I am working on the following probability problem from Durrett:
Suppose $(X_{i})_{i\geq 1}$ are i.i.d., $EX_{i}=0$, and $E\left(e^{\theta X_{i}}\right)=\infty$ for all $\theta>0$. Show that $\frac{1}{n}\log P\left(S_{n}\geq na\right)\to 0$ for all $a>0$.
I basically tried employing a similar strategy to one Durrett uses in one of his proofs by writing
$$ P\left(S_{n}\geq na\right)\geq P\left(S_{n-1}\geq -n\epsilon\right)\cdot P(X_{n}\geq (n+a)\epsilon). $$ If I could conclude somehow that the right-hand side of the inequality above is $$ \geq C P(X_{n}\geq (n+a)2\epsilon)\qquad(*) $$ for some constant $C\leq 1$, or some similar $\epsilon$ modification, I'd be able to finish the proof since $$ \limsup_{n\to\infty} P(X_{1}\geq (n+a)2\epsilon)^{n}=1 $$ by a Borel-Cantelli argument and the fact that $E(e^{\theta X_{i}})=\infty$ for all $\theta>0$. My problem is I don't know how to obtain a bound similar to $(*)$. In Durrett's proof, he states that it follows from the Weak Law of Large Numbers, but it is not clear to me how.
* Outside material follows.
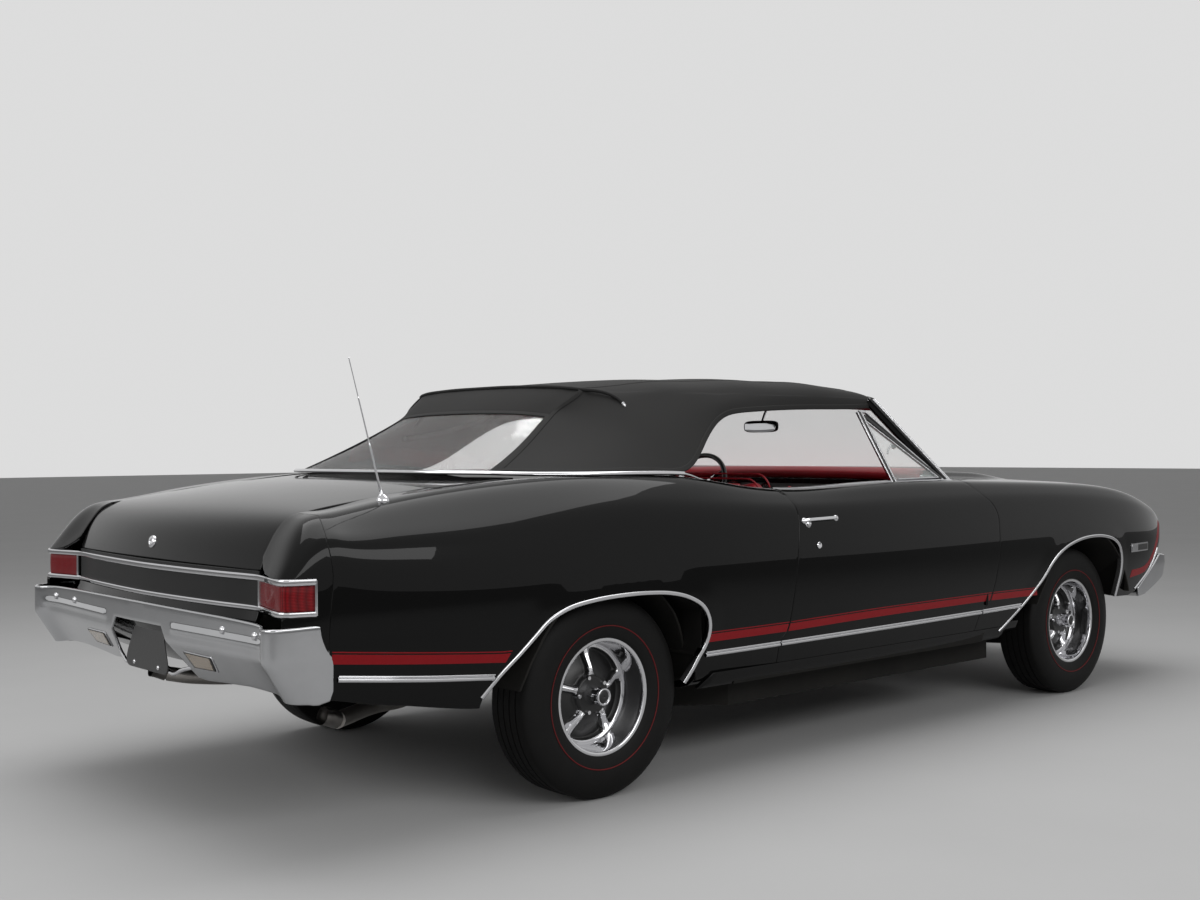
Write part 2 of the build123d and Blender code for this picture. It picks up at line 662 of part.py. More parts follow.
# Engine as one plain block with the gearbox and the drive shaft behind it
with BuildPart() as engine_block:
    engine_foot = member_top + seat_gap
    add(middle_block(engine_half_width, (front_axle_y - 300, front_axle_y + 300), (engine_foot, 850)))
    gearbox_foot = rail_foot + member_depth + seat_gap
    add(middle_block(110, (front_axle_y + 290, firewall_y + 380), (gearbox_foot, 420)))
    add(bar(shaft_front, shaft_rear, shaft_radius))
finish("engine_block", engine_block.part)

# Exhaust: a pipe each side, muffler ahead of the axle, tail pipe over it and out behind the wheel
with BuildPart() as exhaust_side:
    under_z, over_axle_z, outlet_z = floor_height - 25, wheel_z + 111, 312
    port_x, port_y = engine_half_width + seat_gap, front_axle_y + 60
    pipe_rows = [
        (port_x, port_y, 470), (engine_half_width + 60, port_y, 470),
        (engine_half_width + 70, front_axle_y + 420, under_z), (pipe_x, firewall_y + 200, under_z),
        (pipe_x, kick_start_y, under_z), (pipe_x, rear_axle_y - 150, over_axle_z),
        (pipe_x, rear_axle_y + 150, over_axle_z), (pipe_x, rear_axle_y + 380, outlet_z),
        (pipe_x + 40, tail_y - 560, outlet_z), (pipe_x + 200, tail_y - 340, outlet_z),
    ]
    with BuildLine() as pipe_run:
        FilletPolyline(*pipe_rows, radius=pipe_bend)
    with BuildSketch(Plane(origin=pipe_rows[0], z_dir=(1, 0, 0))):
        Circle(pipe_radius)
    sweep(path=pipe_run.line)
    add(block((pipe_x - 70, pipe_x + 70), (kick_start_y - 600, kick_start_y - 90),
              (under_z - 84, under_z + 12)))
    add(block((pipe_x - 10, pipe_x + 10), (kick_start_y - 400, kick_start_y - 380),
              (under_z + 6, floor_height - seat_gap)))
finish("exhaust_system", both_sides(exhaust_side.part))

# Fuel tank under the trunk floor
with BuildPart() as fuel_tank:
    add(middle_block(rail_rear_x - rail_width / 2 - tank_clearance, (rear_axle_y + 435, rail_end_y - 100),
                     (trunk_floor_height - tank_depth, trunk_floor_height - seat_gap)))
    fillet(fuel_tank.edges().filter_by(Axis.X), tank_depth / 3)
finish("fuel_tank", fuel_tank.part)

# Front suspension arms: a lower and an upper one each side, bored for the knuckle's pins
lower_arm_z, upper_arm_z, arm_depth = wheel_z - 124, wheel_z + 111, 15.0
with BuildPart() as arms:
    for foot_z, spread in ((lower_arm_z, 150.0), (upper_arm_z, 110.0)):
        with BuildSketch(Plane.XY.offset(foot_z)):
            root_x = rail_edge + seat_gap
            Polygon((root_x, front_axle_y - spread), (root_x, front_axle_y + spread),
                    (king_pin_x, front_axle_y + 30), (king_pin_x, front_axle_y - 30), align=None)
            with Locations((king_pin_x, front_axle_y)):
                Circle(26)
        extrude(amount=arm_depth)
    add(block((rail_edge - 70, rail_edge + 40), (front_axle_y - 60, front_axle_y + 60),
              (lower_arm_z, member_foot - seat_gap)))
    add(bar((king_pin_x, front_axle_y, 0), (king_pin_x, front_axle_y, 2 * wheel_z),
            king_pin_radius + pin_clearance), mode=Mode.SUBTRACT)
finish("control_arms", both_sides(arms.part))

# Knuckles: an upright with its pins, a backing plate and the wheel's stub
with BuildPart() as knuckle:
    add(block((king_pin_x - 30, king_pin_x + 30), (front_axle_y - 32, front_axle_y + 32),
              (lower_arm_z + 21, upper_arm_z - 6)))
    add(bar((king_pin_x, front_axle_y, lower_arm_z - 5), (king_pin_x, front_axle_y, upper_arm_z + 20),
            king_pin_radius))
    add(bar((king_pin_x + 28, front_axle_y, wheel_z), (king_pin_x + 38, front_axle_y, wheel_z), drum_radius))
    add(bar((king_pin_x + 30, front_axle_y, wheel_z), (wheel_x + 84, front_axle_y, wheel_z), stub_radius))
finish_pair("knuckle", knuckle.part)

# Rear axle: tube, differential, backing plates, stubs, springs and trailing arms
with BuildPart() as rear_axle:
    plate_x = king_pin_x + 38
    add(bar((-plate_x, rear_axle_y, wheel_z), (plate_x, rear_axle_y, wheel_z), axle_tube_radius))
    add(bar((-95, rear_axle_y, wheel_z), (95, rear_axle_y, wheel_z), differential_radius))
    for side in (-1, 1):
        add(bar((side * (plate_x - 10), rear_axle_y, wheel_z), (side * plate_x, rear_axle_y, wheel_z),
                drum_radius))
        add(bar((side * (plate_x - 5), rear_axle_y, wheel_z), (side * (wheel_x + 84), rear_axle_y, wheel_z),
                stub_radius))
        add(bar((side * rail_rear_x, rear_axle_y, wheel_z), (side * rail_rear_x, rear_axle_y,
                rear_shelf_height - rail_depth - seat_gap), 50))
        inner, outer = sorted((side * (rail_rear_x - 80), side * (rail_rear_x - 50)))
        add(block((inner, outer), (kick_start_y - 10 + seat_gap, rear_axle_y + 25),
                  (rail_foot + 3, rail_foot + 33)))
        add(block((inner, outer), (rear_axle_y - 25, rear_axle_y + 25), (rail_foot + 3, wheel_z)))
finish("rear_axle", rear_axle.part)

# Wheels: a rim with five spokes and a tyre, made about the X axis and moved to each corner
bore_radius = stub_radius + stub_clearance
flange_x, hub_depth = rim_width / 2, 20.0
rim_profile = [(-flange_x - 3, rim_seat_radius - 9), (-flange_x - 3, rim_seat_radius + 12),
               (-flange_x + 3, rim_seat_radius + 12), (-flange_x + 3, rim_seat_radius),
               (flange_x - 3, rim_seat_radius), (flange_x - 3, rim_seat_radius + 14),
               (flange_x + 3, rim_seat_radius + 14), (flange_x + 3, rim_seat_radius - 9)]
hub_profile = [(-25, bore_radius), (-25, drum_radius), (20, drum_radius), (20, 62), (78, 62), (78, 34),
               (100, 34), (100, 0), (84.5, 0), (84.5, bore_radius)]
tyre_profile = [(-flange_x + 4, rim_seat_radius), (-flange_x + 4, rim_seat_radius + 16),
                (-tyre_width / 2, tyre_radius - 92), (-tyre_width / 2, tyre_radius - 64),
                (-tyre_width / 2 + 5, tyre_radius - 28), (-tyre_width / 2 + 25, tyre_radius)]
tyre_profile += [(-x, r) for x, r in reversed(tyre_profile)]

with BuildPart() as wheel_rim:
    for profile in (rim_profile, hub_profile):
        with BuildSketch(Plane.XY):
            Polygon(*profile, align=None)
        revolve(axis=Axis.X)
    with BuildSketch(Plane.YZ.offset(35)) as spokes:
        with PolarLocations(0, 5, start_angle=90):
            Polygon((40, -21), (40, 21), (rim_seat_radius - 5, 15), (rim_seat_radius - 5, -15), align=None)
    extrude(amount=34)
with BuildPart() as wheel_tyre:
    with BuildSketch(Plane.XY):
        Polygon(*tyre_profile, align=None)
    revolve(axis=Axis.X)
for place, axle_y in (("front", front_axle_y), ("rear", rear_axle_y)):
    for side, sign in (("left", 1), ("right", -1)):
        for name, piece in (("rim", wheel_rim.part), ("tyre", wheel_tyre.part)):
            turned = piece if sign > 0 else mirror(piece, about=Plane.YZ)
            finish(f"{name}_{place}_{side}", Pos(sign * wheel_x, axle_y, wheel_z) * turned)

# Bumpers: a wrapped band on two brackets, the rear one cut out in front of the plate
bumper_band = plan_prism(-bumper_stand_off) - plan_prism(bumper_thickness - bumper_stand_off)
plate_seat_y = tail_y - plate_seat_depth
plate_half_width = plate_panel_width / 2
rear_band_range, front_band_range = (448, 650), (415, 580)
cut_head = 612.0
with BuildPart() as rear_bumper:
    add(bumper_band)
    add(middle_block(half_width, (at(1.86), tail_y), rear_band_range), mode=Mode.INTERSECT)
    for side in (-1, 1):
        inner, outer = sorted((side * (rail_rear_x - 30), side * (rail_rear_x + 30)))
        add(block((inner, outer), (rail_end_y + seat_gap, tail_y - bumper_thickness),
                  (trunk_floor_height - rail_depth / 2, trunk_floor_height - 8)))
    add(middle_block(bumper_cut_width / 2, (plate_seat_y, tail_y), (0, cut_head)), mode=Mode.SUBTRACT)
    add(middle_block(plate_half_width, (plate_seat_y - 6, tail_y - 6), (cut_head, cut_head + 8)))
    add(middle_block(plate_half_width, (plate_seat_y - 6, plate_seat_y), (plate_hole_height - 14, cut_head)))
    for side in (-1, 1):
        hole_x, hole_z = side * plate_hole_spacing / 2, plate_hole_height
        add(bar((hole_x, plate_seat_y - 20, hole_z), (hole_x, plate_seat_y + 20, hole_z), plate_hole_radius),
            mode=Mode.SUBTRACT)
finish("rear_bumper", rear_bumper.part)

with BuildPart() as front_bumper:
    add(bumper_band)
    add(middle_block(half_width, (nose_y, at(-0.77)), front_band_range), mode=Mode.INTERSECT)
    for side in (-1, 1):
        inner, outer = sorted((side * (rail_front_x - 30), side * (rail_front_x + 30)))
        add(block((inner, outer), (nose_y + 25, at(-0.80) - seat_gap), (345, 385)))
        add(block((inner, outer), (nose_y + 10, nose_y + 33), (345, 560)))
finish("front_bumper", front_bumper.part)

# Dashboard with the steering column, and the steering wheel
wheel_centre = Vector(*steering_wheel_at)
column_axis = Vector(0, cos(radians(column_angle)), sin(radians(column_angle)))
dash_side = [(firewall_y + 20, 790), (firewall_y + 20, 945), (door_front_y + 152, 945),
             (door_front_y + 152, 1018), (door_front_y + 200, 1010), (door_front_y + 212, 900),
             (door_front_y + 150, 770)]
with BuildPart() as dashboard:
    add(across(dash_side, cabin_half_width - 15))
    add(bar(wheel_centre - column_axis * 320, wheel_centre - column_axis * (hub_depth + seat_gap), 28))
finish("dashboard", dashboard.part)

with BuildPart() as steering_wheel:
    with BuildSketch(Plane(origin=wheel_centre - column_axis * hub_depth, z_dir=column_axis)):
        Circle(55)
    extrude(amount=hub_depth + 12)
    wheel_plane = Plane(origin=wheel_centre, x_dir=(1, 0, 0), z_dir=column_axis)
    add(wheel_plane.location * Torus(steering_wheel_radius, steering_rim_radius, mode=Mode.PRIVATE))
    with BuildSketch(wheel_plane.offset(-5)):
        with PolarLocations(0, 3, start_angle=-90, angular_range=360):
            Polygon((30, -14), (30, 14), (steering_wheel_radius, 11), (steering_wheel_radius, -11),
                    align=None)
    extrude(amount=9)
finish("steering_wheel", steering_wheel.part)

# Seats: two buckets and a rear bench, as plain solids standing on the floor
floor_top = floor_height + floor_thickness
seat_y = door_rear_y - 438
bucket_side = [(seat_y - 240, 460), (seat_y - 330, 465), (seat_y - 340, 560), (seat_y - 300, 600),
               (seat_y + 120, 560), (seat_y + 245, 980), (seat_y + 280, 1012), (seat_y + 370, 1000),
               (seat_y + 330, 760), (seat_y + 290, 460)]
with BuildPart() as bucket:
    add(prism_x(bucket_side, seat_x - seat_width / 2, seat_x + seat_width / 2))
    add(block((tunnel_half_width + 60, seat_x + seat_width / 2 - 30), (seat_y - 240, seat_y + 200),
              (floor_top + seat_gap, 465)))
finish("front_seats", both_sides(bucket.part))

bench_side = [(kick_start_y - 220, floor_top + seat_gap), (kick_start_y - 230, 570),
              (kick_start_y - 180, 600), (kick_end_y - 150, 570), (kick_end_y - 60, 930),
              (kick_end_y + 40, 940), (kick_end_y + 40, 700),
              (kick_end_y - 5, rear_shelf_height + 30), (kick_start_y - 10, floor_top + seat_gap)]
with BuildPart() as rear_seat:
    add(across(bench_side, floor_half_width - 32))
    add(middle_block(tunnel_half_width + 10, (kick_start_y - 300, kick_end_y), (0, tunnel_height + 10)),
        mode=Mode.SUBTRACT)
finish("rear_seat", rear_seat.part)

for node, piece in made.items():
    print(node, len(piece.solids()), round(piece.volume / 1e6, 2), "litres")
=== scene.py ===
import math
import bmesh
import bpy
import numpy as np
from mathutils import Matrix, Vector
from mathutils.geometry import delaunay_2d_cdt


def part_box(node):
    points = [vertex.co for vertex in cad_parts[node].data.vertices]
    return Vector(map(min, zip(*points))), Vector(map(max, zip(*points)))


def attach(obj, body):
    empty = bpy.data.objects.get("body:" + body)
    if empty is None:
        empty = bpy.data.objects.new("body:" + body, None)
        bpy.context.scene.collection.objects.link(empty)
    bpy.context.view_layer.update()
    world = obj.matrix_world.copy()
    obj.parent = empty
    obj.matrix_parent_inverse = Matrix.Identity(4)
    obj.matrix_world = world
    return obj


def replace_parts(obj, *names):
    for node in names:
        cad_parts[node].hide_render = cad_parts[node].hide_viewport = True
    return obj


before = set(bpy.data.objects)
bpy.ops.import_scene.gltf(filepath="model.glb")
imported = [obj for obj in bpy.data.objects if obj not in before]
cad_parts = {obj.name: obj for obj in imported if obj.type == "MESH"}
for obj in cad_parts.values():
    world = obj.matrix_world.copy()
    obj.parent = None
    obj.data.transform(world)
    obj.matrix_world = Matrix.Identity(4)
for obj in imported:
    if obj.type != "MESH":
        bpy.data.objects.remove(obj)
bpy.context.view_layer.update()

# Metres. Front towards -Y, driver's side +X, up +Z.
frontAxle = (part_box("tyre_front_left")[0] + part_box("tyre_front_left")[1]) / 2
rearAxle = (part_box("tyre_rear_left")[0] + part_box("tyre_rear_left")[1]) / 2
bothSides = (("left", 1), ("right", -1))
signOf = dict(bothSides)

# ---- camera

cameraValues = {
    "place": (-4.20714, 4.25748, 1.12784),
    "yaw": 131.2867,
    "down": 0.0557,
    "roll": -0.3866,
    "lens": 41.73,
}


def placeCamera(values):
    yaw, down, roll = (math.radians(values[key]) for key in ("yaw", "down", "roll"))
    ahead = Vector((math.sin(yaw) * math.cos(down), math.cos(yaw) * math.cos(down), -math.sin(down)))
    level = Vector((math.cos(yaw), -math.sin(yaw), 0))
    upright = level.cross(ahead)
    right = math.cos(roll) * level + math.sin(roll) * upright
    up = math.cos(roll) * upright - math.sin(roll) * level
    data = bpy.data.cameras.new("camera")
    data.lens = values["lens"]
    data.sensor_width = 36
    data.clip_end = 200
    camera = bpy.data.objects.new("camera", data)
    turn = Matrix((right, up, -ahead)).transposed()
    camera.matrix_world = Matrix.Translation(values["place"]) @ turn.to_4x4()
    bpy.context.scene.collection.objects.link(camera)
    bpy.context.scene.camera = camera


placeCamera(cameraValues)
print("camera placed")


# ---- shader maths and node making

class Amount:
    # a number that varies over the surface
    def __init__(self, finish, socket):
        self.finish = finish
        self.socket = socket

    def maths(self, operation, first, second):
        return self.finish.node("ShaderNodeMath", {"operation": operation}, {0: first, 1: second})

    def __add__(self, other):
        return self.maths("ADD", self, other)

    __radd__ = __add__

    def __mul__(self, other):
        return self.maths("MULTIPLY", self, other)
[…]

This indeed follows from the weak law of large numbers: note that $$\Pr\left\{S_{n-1}\geqslant -n\varepsilon\right\} \geqslant\Pr\left\{\left|S_{n-1}\right|/n\in \left[-\varepsilon,\varepsilon\right] \right\}=1-\Pr\left\{\left|S_{n-1}\right|/n \gt \varepsilon\right\}.$$ Since $\mathbb E\left[X_i\right]=0$ and $\left(X_i\right)_{i\geqslant 1}$ is an i.i.d. sequence, the sequence $\left(\left|S_{n}\right|/n\right)_{n\geqslant 1}$ goes to $0$ in probability and so does the sequence $\left(\left|S_{n-1}\right|/n\right)_{n\geqslant 1}$. Therefore, the quantity $\Pr\left\{S_{n-1}\geqslant -n\varepsilon\right\}$ is bigger than $1/2$ for $n$ large enough.